From my thesis I have gotten 3 things: 1. Humbled. 2. A fierce love for the city of Detroit…if anyone wants to hire me there I will take the job in a hot minute. 3. I came home braver!

What do you surround yourself with?
I surround myself with:
people who challenge me to be better, support and love me.
rocks I have collected.
love notes (sent and received…I love sending mail)
silver bangles and rings from the wind river indian reservation in Wyoming.
honest, witty, and kind women who are their own force and the people who dare to love them.
air plants
snacks (I will always have something for you in my fridge if you come over…I swear)
a good gym.
a plan to adventure in the next 15 days.
a “YES” answer for when you need me to give you a pep talk or go on a photo adventure.
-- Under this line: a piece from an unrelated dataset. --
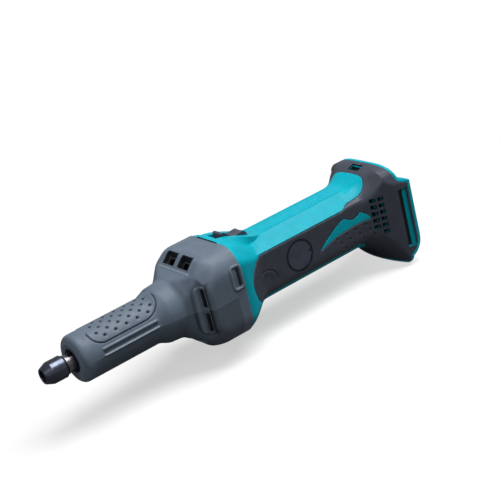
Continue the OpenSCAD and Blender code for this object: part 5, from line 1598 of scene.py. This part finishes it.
@dataclass
class Studio:
    """Camera, lamps, floor and background.

    Attributes:
        eye: Camera's place in metres.
        back: Direction from the scene to the camera.
        right: Direction to the right of the view.
        lens: Focal length in millimetres for a 36 mm sensor.
        floor_z, floor_half: Height and half width of the floor in metres.
        middle: Place on the floor, in metres, that the white grows away from.
        sky: Strength of the background as light on the object.
        gloss: How much of the background's full strength a gloss sees.
        bounce: Colour of the floor for light that it throws back.
        paper_white: How much of the floor's look is plain white near the object.
        lamps: The lamps.
    """

    eye: Triple = (-0.33544, -0.86294, 0.43289)
    back: Triple = (-0.48944956, -0.78422727, 0.38134855)
    right: Triple = (0.7725, -0.5934, -0.2290)
    lens: float = 96.63
    floor_z: float = -0.0547
    floor_half: float = 6.0
    middle: Pair = (0.17, 0.0)
    sky: float = 0.1
    gloss: float = 0.35
    bounce: float = 0.15
    paper_white: float = 0.55
    lamps: tuple[Lamp, ...] = (Lamp("key", (0.6, -0.25, 1.3), (0.17, 0.0, 0.0), (0.8, 1.3), 29.0),
                               Lamp("front_fill", (-0.9, -0.5, 0.8), (0.15, 0.0, 0.0), (0.7, 0.7), 4.0))

    def camera(self) -> None:
        """Sets the camera, with no shift and no depth of field."""
        data = bpy.data.cameras.new("camera")
        data.lens = self.lens
        data.sensor_width = 36.0
        data.clip_end = 20.0
        eye = bpy.data.objects.new("camera", data)
        b = Vector(self.back).normalized()
        r = Vector(self.right)
        r = (r - r.dot(b) * b).normalized()
        u = b.cross(r)
        rows = [(r[i], u[i], b[i], self.eye[i]) for i in range(3)]
        eye.matrix_world = Matrix((*rows, (0, 0, 0, 1)))
        bpy.context.scene.collection.objects.link(eye)
        bpy.context.scene.camera = eye

    def background(self) -> None:
        """White where the camera, a gloss or glass looks, and a softer grey as light on the object."""
        world = bpy.data.worlds.new("studio")
        world.use_nodes = True
        bpy.context.scene.world = world
        tree = world.node_tree
        shade = tree.nodes["Background"]
        shade.inputs["Color"].default_value = (1.0, 1.0, 1.0, 1.0)
        path = tree.nodes.new("ShaderNodeLightPath").outputs
        seen = combined(tree, "MAXIMUM", path["Is Camera Ray"], path["Is Transmission Ray"])
        gloss = combined(tree, "MULTIPLY", path["Is Glossy Ray"], self.gloss)
        level = tree.nodes.new("ShaderNodeMapRange")
        level.inputs["To Min"].default_value = self.sky
        level.inputs["To Max"].default_value = 1.0
        tree.links.new(combined(tree, "MAXIMUM", seen, gloss), level.inputs["Value"])
        tree.links.new(level.outputs["Result"], shade.inputs["Strength"])

    def floor(self) -> None:
        """Wide pale floor that shows white to the camera but keeps the object's shadow."""
        mesh = bpy.data.meshes.new("floor")
        e, z = self.floor_half, self.floor_z
        mesh.from_pydata([(-e, -e, z), (e, -e, z), (e, e, z), (-e, e, z)], [], [(0, 1, 2, 3)])
        floor = bpy.data.objects.new("floor", mesh)
        bpy.context.scene.collection.objects.link(floor)
        g = Graph("floor_paper")
        paper = g.ramp(g.noise(60.0, 2.0), 0.3, 0.7, (0.90, 0.90, 0.90), (0.93, 0.93, 0.93))
        seen = g.nodes.new("ShaderNodeLightPath").outputs["Is Camera Ray"]
        unseen = combined(g.tree, "SUBTRACT", 1.0, seen)
        g.join(g.mix(unseen, paper, (self.bounce,) * 3), g.shader.inputs["Base Color"])
        # to the camera the paper turns to plain white away from the object
        away = g.nodes.new("ShaderNodeVectorMath")
        away.operation = "DISTANCE"
        away.inputs[1].default_value = (*self.middle, self.floor_z)
        g.join(g.place, away.inputs[0])
        share = g.span(away.outputs["Value"], 0.1, 0.45, self.paper_white, 1.0)
        white = combined(g.tree, "MULTIPLY", share, seen)
        plain = g.nodes.new("ShaderNodeEmission")
        plain.inputs["Color"].default_value = (1.0, 1.0, 1.0, 1.0)
        mixed = g.nodes.new("ShaderNodeMixShader")
        for place, source in enumerate((white, g.shader.outputs["BSDF"], plain.outputs["Emission"])):
            g.join(source, mixed.inputs[place])
        g.join(mixed.outputs["Shader"], g.nodes["Material Output"].inputs["Surface"])
        g.shader.inputs["Roughness"].default_value = 0.9
        g.shader.inputs["Specular IOR Level"].default_value = 0.1
        mesh.materials.append(g.material)

    def build(self) -> None:
        """Builds the studio."""
        bpy.context.scene.view_settings.view_transform = "Standard"
        self.camera()
        self.background()
        self.floor()
        for lamp in self.lamps:
            lamp.build()


# ---------------------------------------------------------------- carried-over nodes


@dataclass
class Internals:
    """Gives every carried-over solid its finish.

    Attributes:
        finishes: The finish of each slot of the record.
    """

    finishes: dict[str, Finish] = field(default_factory=lambda: {
        f.slot: f for f in (BOOT_RUBBER, GRIP_RUBBER, TEAL_PLASTIC, BLACK_PLASTIC, FAN_PLASTIC, CARD, RED_WIRE,
                            BLACK_WIRE, CARBON, MAGNET, NUT_STEEL, SPINDLE_STEEL, BEARING_STEEL, CAST_METAL,
                            CORE_STEEL, ZINC_STEEL, COPPER, BRASS)})

    def build(self) -> None:
        """Puts the finish of each node's slot on all of its material slots."""
        slots = {part["node"]: part["material_slot"] for part in frame["record"]["subparts"]}
        for name, node in frame["nodes"].items():
            finish = self.finishes.get(slots.get(name), BLACK_PLASTIC)
            if name in ("long_screws", "housing_screws"):
                finish = DARK_SCREW
            if not node.material_slots:
                node.data.materials.append(finish.material())
            for place in node.material_slots:
                place.material = finish.material()
        log.info("dressed %d carried-over nodes", len(frame["nodes"]))


def main() -> None:
    """Builds the scene in order."""
    logging.basicConfig(level=logging.INFO, format="%(name)s: %(message)s")
    Studio().build()
    Internals().build()
    FrontBoot().build()
    form = HousingForm()
    for side in Side:
        HousingHalf(side, form).build()
        GripHalf(side, form).build()
    Knob().build()


if __name__ == "__main__":
    main()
my phone (it takes photos AND is my outlet for telling people they matter… it’s important)

How do you take care of yourself?
The list above and also…
I fight my negative self talk about the world with random acts of kindness (one of my favorites is laying pennies heads up on the side walk for someone else to find…)
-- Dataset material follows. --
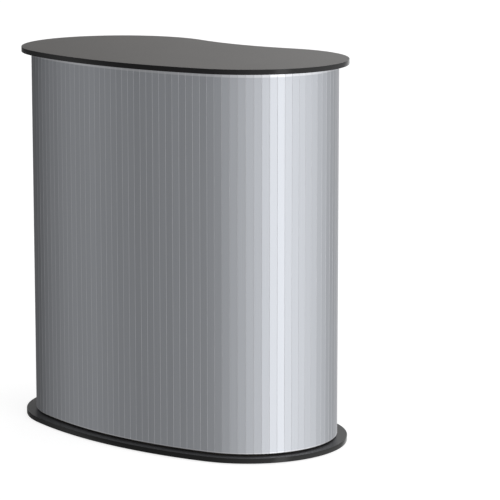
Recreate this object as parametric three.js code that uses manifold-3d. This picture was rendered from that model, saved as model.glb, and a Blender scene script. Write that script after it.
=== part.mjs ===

I fight my negative self body talk with a big glass of water, a look in the mirror with a quick pep talk of “Hey! Body! Thanks for doing what’yer’doing!” and a workout (if I have time, otherwise my favorite sweatshirt).
I fight my negative self career talk with a quick trip to my favorite blogs, go on a coffee date, or read/watch/look at something that moves me to remind myself that good people are rocking the world and even if today isn’t my day to rock…someone else is holding up the rocking game and will carry on until I’m feeling more steady.
I fight my need to fix everything and help everyone by reminding myself to take a breath and walk a little slower, things will catch up and calm down…for everyone and everything.
I fight my worry by remembering “the ocean can only sink a boat if the boat has a hole” in other words, it can’t sink you if you don’t let it.
And also Icelandic chocolate from Whole Foods…there is two bars in there and it is amazing…try before you deny!

What are you hoping to learn in the next few years?
How to balance my need to have a sprinting pace of life/work with the people in my life who are not moving at that pace but whom I love more than the stars.
How to pack my carry-on lighter.
How to not be so hard on myself.
How to use a curling iron… srsly.
How to navigate at least 5 other places with just a mental map.
How to play the fiddle.
Your mantra?
Just because I can do anything, doesn’t mean I have to be everything. Try, fall, forgive, try again, learn, surge forward.